Cunt Towards Enemy rules! Serious Weakness was gripping. Psycho Nymph Exile had beautiful imagery but I'm probably too cis to really get it. And the way highlighted text on your site glows radioactive is .
definitely the good shit. destroying me in all the right ways making me yearn for more and inspiring visions for my own work.
damn. shit's real here. works of art. crazy shit. damn.
your twine pieces were used in my university creative writing class last year. it changed the way i view and make stories. i loved psycho nymph exile. im loving serious weakness. makes me happy to be in my yucky skin suit, to see such awesome shit. <3
love your little slice of the internet you carved out here
So I just found your stuff today. I googled "mommy SHODAN" (I don't even remember why, something about how I don't know if I want her to step on me or to be her and step on people) and found Cyberqueen. I was just sorta expecting smut. I was simultaneously disappointed and not disappointed. I wasn't expected to be both turned on and disgusted like that. I then decided to check out the rest of your stuff, and so far it's all pretty much been making me cringe in the way that I used to reject, but after ceasing to repress my trans identity, I've come to realize that I actually like. Good shit, I'm an instant fan. I just wish the part of me that cringes at myself for enjoying it would die. Anyway, I bought Serious Weakness on itch.io and I'm gonna read it now. Also, Agent of Innocent looks fucking sick.

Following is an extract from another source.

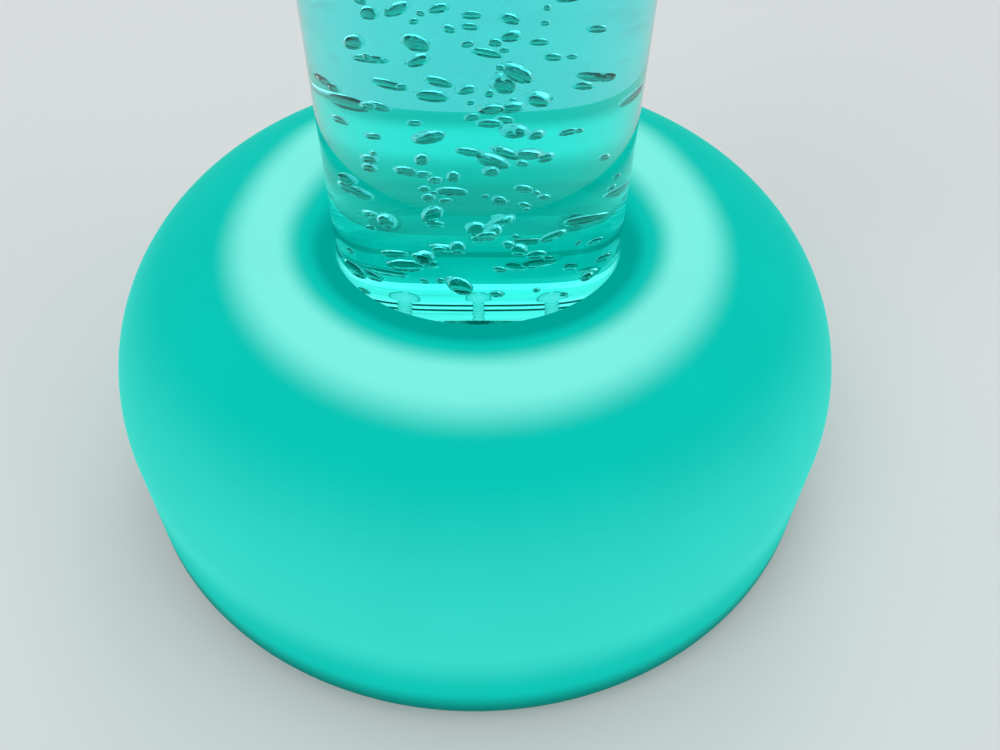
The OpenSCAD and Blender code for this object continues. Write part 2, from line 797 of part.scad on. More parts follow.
// Laminated core with three legs, the coil on the middle one
module pump_core() {
    leg = core[1] / 5;
    color([0.45, 0.46, 0.48]) at_pump(pump_wall)
        translate([magnet_x - core[0] / 2, -core[1] / 2, 0])
            for (y = [0, 2, 4]) union() {
                translate([0, y * leg, 0]) cube([core[0], leg, core_top - pump_z - pump_wall]);
                cube([core[0], core[1], 5]);
            }
}

module pump_coil() {
    leg = core[1] / 5;
    z0 = pump_wall + 5;
    color([0.7, 0.4, 0.2]) at_pump(z0) difference() {
        translate([magnet_x - core[0] / 2 - 2, -1.5 * leg + SEAT, 0])
            cube([core[0] + 4, 3 * leg - 2 * SEAT, coil_h]);
        translate([magnet_x - core[0] / 2 - SEAT, -leg / 2 - SEAT, -EPS])
            cube([core[0] + 2 * SEAT, leg + 2 * SEAT, coil_h + 2 * EPS]);
    }
}

module pump_chamber() {
    color([0.85, 0.86, 0.84]) at_pump(pump_wall) difference() {
        union() {
            translate([chamber_x - chamber[0] / 2, -chamber[1] / 2, 0]) cube(chamber);
            translate([-pump_l / 2 - outlet_l, 0, pump_axis_z - pump_z - pump_wall])
                along_x() cylinder(r = barb_r, h = pump_l / 2 + outlet_l);
        }
        // Pumping space and the way out of it
        translate([chamber_x, 0, chamber[2] - 5]) cylinder(r = diaphragm_r - 3, h = 6);
        translate([-pump_l / 2 - outlet_l - 1, 0, pump_axis_z - pump_z - pump_wall])
            along_x() cylinder(r = barb_bore, h = pump_l / 2 + outlet_l + 1 + chamber_x);
        translate([chamber_x, 0, pump_axis_z - pump_z - pump_wall])
            cylinder(r = barb_bore, h = 6);
    }
}

module pump_diaphragm() {
    base_z = pump_wall + chamber[2];
    top_z = lever_z - pump_z - SEAT;
    color([0.12, 0.12, 0.13]) at_pump() translate([chamber_x, 0, 0])
        rotate_extrude()
            polygon([[0, top_z], [5, top_z], [6, top_z - 2], [9.5, base_z + 2.2],
                     [diaphragm_r, base_z + 2], [diaphragm_r, base_z],
                     [diaphragm_r - 3, base_z], [5, top_z - 3], [0, top_z - 3]]);
}

module pump_pivot() {
    color([0.75, 0.76, 0.78]) at_pump()
        translate([pivot_x, -post_y - post_w / 2 - 1, lever_z - pump_z + lever_t / 2])
            along_y() cylinder(r = pivot_r, h = 2 * post_y + post_w + 2);
}

module pump_armature() {
    color([0.55, 0.57, 0.6]) at_pump() difference() {
        union() {
            translate([pivot_x, -lever_w / 2, lever_z - pump_z])
                cube([magnet_x + magnet[0] / 2 - pivot_x, lever_w, lever_t]);
            translate([pivot_x, -lever_w / 2, lever_z - pump_z + lever_t / 2])
                along_y() cylinder(r = 3.2, h = lever_w);
            translate([magnet_x - magnet[0] / 2, -magnet[1] / 2, lever_z - pump_z - magnet[2]])
                cube([magnet[0], magnet[1], magnet[2] + EPS]);
        }
        translate([pivot_x, -lever_w / 2 - EPS, lever_z - pump_z + lever_t / 2])
            along_y() cylinder(r = pivot_r + FIT, h = lever_w + 2 * EPS);
    }
}

// ---------- air line ----------

// Level quarter bend in the hose, from +Y to +X, about its centre
module level_bend(r) {
    rotate([0, 0, 90]) rotate_extrude(angle = 90) translate([bend_r, 0]) circle(r = r, $fn = 32);
}

module pump_hose_solid(r, over) {
    x0 = pump_x;
    bend_y = valve_y - bend_r;
    translate([x0, hose_end_y - over, pump_axis_z])
        along_y() cylinder(r = r, h = bend_y - hose_end_y + over);
    translate([x0 + bend_r, bend_y, pump_axis_z]) level_bend(r);
    translate([x0 + bend_r, valve_y, pump_axis_z])
        along_x() cylinder(r = r, h = valve_x - 1 - x0 - bend_r + over);
}

module pump_hose() {
    color([0.8, 0.86, 0.86, 0.7]) difference() {
        pump_hose_solid(hose_r, 0);
        pump_hose_solid(hose_bore, EPS);
    }
}

module tube_hose_solid(r, over) {
    start_x = valve_cap_x + valve_cap_l + 1;
    translate([start_x - over, valve_y, pump_axis_z])
        along_x() cylinder(r = r, h = -bend_r - start_x + over);
    translate([-bend_r, valve_y - bend_r, pump_axis_z]) rotate([0, 0, -90]) level_bend(r);
    translate([0, gallery_r + rise_r, pump_axis_z + rise_r])
        rotate([-90, 0, -90]) rotate_extrude(angle = 90)
            translate([rise_r, 0]) circle(r = r, $fn = 32);
    translate([0, gallery_r, pump_axis_z + rise_r])
        cylinder(r = r, h = gallery_plate_z - 2 - pump_axis_z - rise_r + over);
}

module tube_hose() {
    color([0.8, 0.86, 0.86, 0.7]) difference() {
        tube_hose_solid(hose_r, 0);
        tube_hose_solid(hose_bore, EPS);
    }
}

// Check valve: body with its inlet barb, cap with its outlet barb, and the poppet
module valve_body() {
    color([0.9, 0.93, 0.93]) translate([valve_x, valve_y, pump_axis_z]) along_x() difference() {
        union() {
            cylinder(r = valve_r, h = valve_l);
            translate([0, 0, -barb_l]) cylinder(r = barb_r, h = barb_l + 1);
        }
        translate([0, 0, 3]) cylinder(r = 5, h = valve_l);
        translate([0, 0, -barb_l - EPS]) cylinder(r = barb_bore, h = barb_l + 4);
    }
}

module valve_cap() {
    color([0.9, 0.93, 0.93]) translate([valve_cap_x, valve_y, pump_axis_z]) along_x() difference() {
        union() {
            cylinder(r = valve_r, h = valve_cap_l);
            translate([0, 0, -3]) cylinder(r = 5 - FIT, h = 4);
            cylinder(r = barb_r, h = valve_cap_l + barb_l);
        }
        // Guide for the poppet's stem, with air holes round it
        translate([0, 0, -4]) cylinder(r = poppet_stem_r + FIT, h = valve_cap_l + 4, $fn = 32);
        round_about(4, 1.9) translate([0, 0, -4]) cylinder(r = 0.5, h = 5.5, $fn = 16);
        translate([0, 0, 1]) cylinder(r = 2.2, h = 2);
        translate([0, 0, 1]) cylinder(r = barb_bore, h = valve_cap_l + barb_l + EPS);
    }
}

module valve_poppet() {
    color([0.15, 0.4, 0.4])
        translate([valve_x + 3 + poppet_gap, valve_y, pump_axis_z]) along_x() {
            cylinder(r = poppet_r, h = poppet_t);
            cylinder(r = poppet_stem_r, h = valve_l - 3 - poppet_gap, $fn = 32);
        }
}

module valve_clip() {
    half = valve_r + clip_wall;
    color([0.86, 0.88, 0.88])
        translate([valve_x + (valve_l - clip_w) / 2, valve_y, plate_top]) difference() {
            translate([0, -half, 0]) cube([clip_w, 2 * half, pump_axis_z - plate_top + 4]);
            translate([-1, 0, pump_axis_z - plate_top])
                along_x() cylinder(r = valve_r + FIT, h = clip_w + 2);
            translate([-1, -valve_r + 1.2, pump_axis_z - plate_top])
                cube([clip_w + 2, 2 * valve_r - 2.4, 10]);
        }
}

// ---------- controls ----------

module power_inlet() {
    color([0.12, 0.12, 0.13]) translate([-control_dx, recess_y, control_z]) {
        difference() {
            union() {
                along_y() cylinder(r = inlet_r + 2.5, h = 2);
                translate([0, 2 - inlet_l, 0]) along_y() cylinder(r = inlet_r, h = inlet_l);
            }
            translate([0, -7, 0]) along_y() cylinder(r = inlet_bore, h = 10);
        }
        translate([0, -7 - EPS, 0]) along_y() cylinder(r = inlet_pin_r, h = 8);
    }
}

module inlet_nut() {
    color([0.7, 0.72, 0.74])
        translate([-control_dx, recess_y - recess_wall - nut_t, control_z])
            along_y() ring(inlet_r + nut_w, inlet_r + FIT, nut_t);
}

module button_body() {
    color([0.12, 0.12, 0.13]) translate([control_dx, recess_y, control_z]) difference() {
        union() {
            along_y() cylinder(r = bezel_r, h = bezel_t);
            translate([0, bezel_t - button_body_l, 0])
                along_y() cylinder(r = button_body_r, h = button_body_l);
        }
        translate([0, bezel_t - button_body_l + 3, 0])
            along_y() cylinder(r = button_r + FIT, h = button_body_l);
    }
}

module button_nut() {
    color([0.7, 0.72, 0.74])
        translate([control_dx, recess_y - recess_wall - nut_t, control_z])
            along_y() ring(button_body_r + nut_w, button_body_r + FIT, nut_t);
}

module push_button() {
    l = button_body_l - 3 - button_travel - SEAT + button_out;
    color([0.85, 0.87, 0.87])
        translate([control_dx, recess_y + bezel_t + button_out - l, control_z])
            along_y() rotate_extrude()
                polygon(concat(
                    [[0, 0], [button_r, 0]],
                    arc_pts(button_r - 0.8, l - 0.8, 0.8, 0.8, 0, 90, 4),
                    [[0, l]]));
}

// The board lies beside the cradle, opposite the pump, with its length along Y
module at_board(z) { translate([board_x, 0, z]) rotate([0, 0, -90]) children(); }

module at_board_stands(z) {
    at_board(z) for (p = board_stand_places) translate([p[0], p[1], 0]) children();
}

module control_board() {
    color([0.08, 0.4, 0.28]) difference() {
        at_board(plate_top + board_stand)
            translate([-board[0] / 2, -board[1] / 2, 0]) cube([board[0], board[1], board_t]);
        at_board_stands(plate_top + board_stand - EPS)
            cylinder(r = board_screw_r + thread_gap, h = board_t + 2 * EPS);
    }
}

module board_parts() {
    color([0.15, 0.16, 0.17]) at_board(plate_top + board_stand + board_t) {
        // Controller, driver chips and connectors
        translate([-8, -8, 0]) cube([14, 14, 2]);
        for (x = [-26, -18, 12]) translate([x, 8, 0]) cube([6, 5, 2.2]);
        for (x = [-24, -8, 8]) translate([x, -board[1] / 2 + 3, 0]) cube([11, 6, 7]);
        // Capacitors
        for (x = [16, 26]) translate([x, -4, 0]) cylinder(r = 4, h = 12);
        translate([26, 10, 0]) cylinder(r = 3, h = 8);
    }
}

module board_stands() {
    color([0.8, 0.75, 0.5]) at_board_stands(plate_top)
        ring(stand_r, board_screw_r + thread_gap, board_stand);
}

module board_screws() {
    color([0.7, 0.72, 0.74]) at_board_stands(plate_top + board_stand + board_t)
        mirror([0, 0, 1]) screw_up(board_screw_r, 2.5, 1.8, board_t + board_stand + plate_t - 2);
}

// ---------- top cap ----------

module top_cap() {
    under_z = cap_z;
    top_z = cap_z + cap_t;
    color([0.88, 0.9, 0.9]) difference() {
        rotate_extrude()
            polygon(concat(
                [[0, under_z], [spigot_r - 2.5, under_z], [spigot_r - 2.5, under_z - spigot_h],
                 [spigot_r, under_z - spigot_h], [spigot_r, under_z],
                 [tube_r + cap_gap, under_z], [tube_r + cap_gap, under_z - cap_skirt],
                 [cap_r, under_z - cap_skirt]],
                arc_pts(cap_r - cap_edge, top_z - cap_edge, cap_edge, cap_edge, 0, 90, 6),
                [[0, top_z]]));
        // Vents that let the air out
        round_about(vent_n, 22) translate([0, 0, under_z - 1])
            cylinder(r = vent_r, h = cap_t + 2);
        // Finger dish in the middle
        translate([0, 0, top_z - 2]) cylinder(r = 14, h = 3);
    }
}

module cap_seal() {
    color([0.12, 0.12, 0.13])
        translate([0, 0, tube_top]) ring(tube_r, tube_in, seal_t);
}

base_shell();
bottom_plate();
rubber_feet();
plate_screws();
tube_cradle();
tube_cup();
cradle_screws();
tube_pad();
grip_ring();
clamp_ring();
clamp_screws();
bubble_tube();
tube_plug();
plug_seals();
gallery_gasket();
gallery_plate();
gallery_screws();
air_outlets();
air_inlet();
water_column();
uplight_board();
uplight_leds();
uplight_screws();
glow_board();
glow_leds();
pump_base();
pump_cover();
pump_feet();
pump_core();
pump_coil();
pump_chamber();
pump_diaphragm();
pump_pivot();
pump_armature();
pump_screws();
pump_hose();
valve_body();
valve_cap();
valve_poppet();
valve_clip();
tube_hose();
power_inlet();
inlet_nut();
button_body();
button_nut();
push_button();
control_board();
board_parts();
board_stands();
board_screws();
top_cap();
cap_seal();
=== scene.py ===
"""Bubble tube floor lamp: the looks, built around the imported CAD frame."""

import json
import math

import bmesh
import bpy
from mathutils import Matrix, Vector


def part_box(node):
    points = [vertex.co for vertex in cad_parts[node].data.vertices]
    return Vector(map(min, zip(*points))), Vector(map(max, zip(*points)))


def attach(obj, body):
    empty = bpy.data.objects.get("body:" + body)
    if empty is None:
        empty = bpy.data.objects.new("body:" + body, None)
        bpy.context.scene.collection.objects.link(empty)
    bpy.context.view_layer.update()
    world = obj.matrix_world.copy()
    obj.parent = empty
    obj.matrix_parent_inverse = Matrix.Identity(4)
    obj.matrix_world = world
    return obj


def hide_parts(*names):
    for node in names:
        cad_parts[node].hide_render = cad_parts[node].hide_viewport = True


bl_info = {
    "name": "Bubble Tube Floor Lamp",
    "version": (1, 0, 0),
    "blender": (4, 5, 0),
    "location": "3D View > Sidebar > Lamp",
    "description": "Builds the looks of a bubble tube floor lamp around its CAD frame",
    "category": "Object",
}

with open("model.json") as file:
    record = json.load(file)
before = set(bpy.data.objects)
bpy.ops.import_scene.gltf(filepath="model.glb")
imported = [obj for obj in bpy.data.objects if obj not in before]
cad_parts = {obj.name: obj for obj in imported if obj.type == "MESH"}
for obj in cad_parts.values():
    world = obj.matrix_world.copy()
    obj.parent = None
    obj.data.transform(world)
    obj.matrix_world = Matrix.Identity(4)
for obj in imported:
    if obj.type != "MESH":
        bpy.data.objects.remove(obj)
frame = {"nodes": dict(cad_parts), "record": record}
NODES = frame["nodes"]
SLOT_OF = {part["node"]: part["material_slot"] for part in frame["record"]["subparts"]}
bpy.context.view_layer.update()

MM = 0.001
TAU = 2 * math.pi


def height_span(node):
    """Lowest and highest point of a CAD node above the floor, in metres."""
    low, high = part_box(node)
    return low[2], high[2]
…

good words. good pictures. thank you for often sharing these things with the masses. sometimes i read your work in order to train myself to be less squeamish, because i have a full-body grimace that happens when i engage with words or imagery of wounds. your work is interesting enough that i can push through that. at the end of this message lies a final mysterious symbol of offering: 🎁 <- a mario kart mystery box.
Pure sensation. I had to turn off my overthinking and just soak until my skin got wrinkly with your words. I'm re-reading this immediately after my first read.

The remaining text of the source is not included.